Three of the swords are Roman spatha swords, with blades 60 to 65 centimeters (23.5 to 25.5 inches) long. The fourth weapon, a ring-pommel sword, is shorter, with a 45-centimeter (18-inch) blade. The swords likely belonged to Roman soldiers and were stolen by Judean rebels who hid them in a cave either for later use or to avoid being caught with them.
“The blades have been preserved so well, they look like they could be picked up and used right now, even 2,000 years after they were forged,” said Langford. “You just realize that you are touching history, because here you are touching a find whose story you know.”
The Bar Kochba revolt, from 132 to 135 CE, also called the Second Jewish Revolt, was a Jewish rebellion against Roman rule in Judea led by rebel leader Simon Bar Kochba. Archaeologists believe the swords were likely hidden in the crevices inside the cave sometime during the revolt, as it was dangerous for Jews to be found with Roman weapons.
Archaeologists sift dirt from the cave in the Judean Desert where four Roman swords were discovered, with a view of the Dead Sea. (Matan Toledano/IAA)

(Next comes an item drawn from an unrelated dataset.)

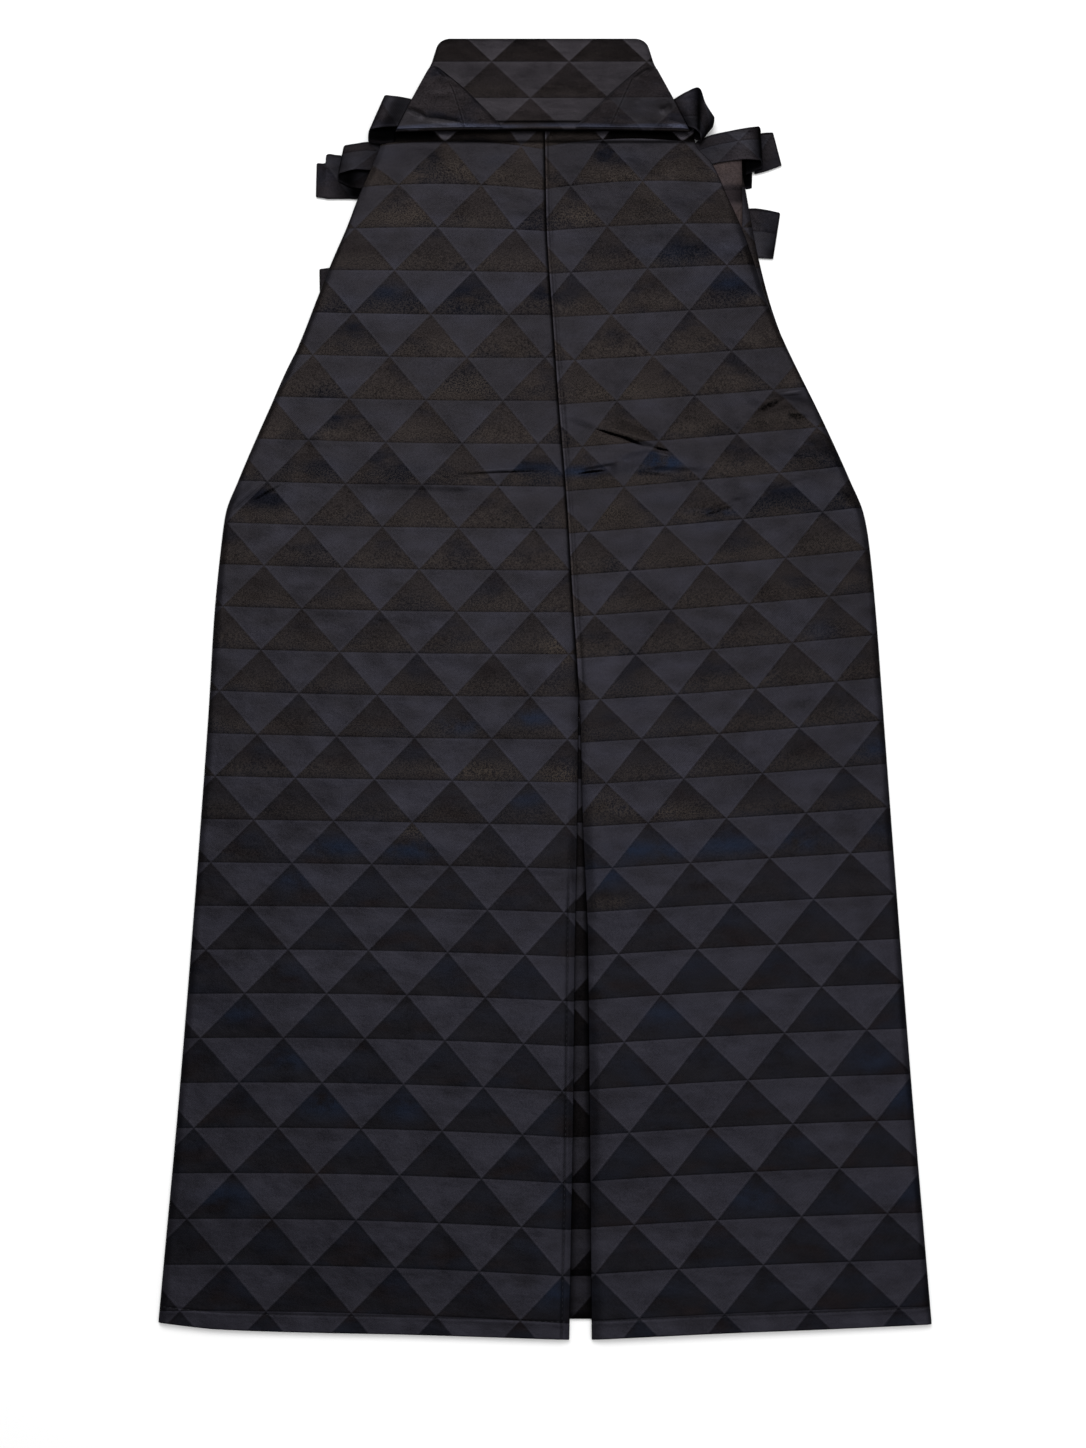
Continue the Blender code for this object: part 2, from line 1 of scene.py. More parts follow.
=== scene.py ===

“This is a very rare and unique find on an international level that will shed light on the last moments of the war between the Jewish rebels and the Roman army at the time of the Bar Kochba revolt,” said Klein.
The cave survey is being undertaken by the IAA in cooperation with the Archaeology Department of the Civil Administration in Judea and Samaria, and has been funded in part by the Ministry of Jerusalem Affairs and Heritage. Each body allocated about a third of the project budget.
Archaeologists carefully remove the swords from the entrance of the cave where they were discovered in the Judean desert. (Emil Aladjem/IAA)
Earlier this year, archaeologists carrying out the Judean Desert cave surveys discovered a rare half-shekel coin minted by the Bar Kochba underground economy.
The cave survey started in 2017 and helped archaeologists discover at least 20 new caves they had not previously known. In 2021, archaeologists announced that one of the caves contained previously undiscovered fragments of the Dead Sea Scrolls, some 60 years after the last pieces of the Dead Sea Scrolls were discovered.
From right to left, Dr. Asaf Gayer, Oriya Amichay, Dr. Eitan Klein, and Amir Ganor, with some of the Roman swords at the IAA office in Jerusalem. (Yoli Schwartz/IAA)
Following the discovery of the swords, archaeologists carried out an extensive excavation of the cave, discovering artifacts from the Chalcolithic period (around 6,000 years ago) and the Roman period (around 2,000 years ago). At the entrance to the cave, researchers found a Bar Kochba bronze coin from the time of the revolt that could help pinpoint the dates when the weapons were hidden.
One of the 1,900-year-old Roman spatha swords which was hidden, likely by Jewish rebels, in a cave in the Judean desert. (Dafna Gazit/IAA)
“This is a dramatic and exciting discovery, touching on a specific moment in time,” said Eli Escusido, director of the Israel Antiquities Authority.
Noting that not all are aware that the dry climatic conditions in the Judean Desert enable the preservation of artifacts that do not survive in other parts of the country, Escusido called the area a “unique time capsule” where it is possible to find “fragments of scrolls, coins from the Jewish Revolt, leather sandals — and now even swords in their scabbards, sharp as if they had only just been hidden away today.”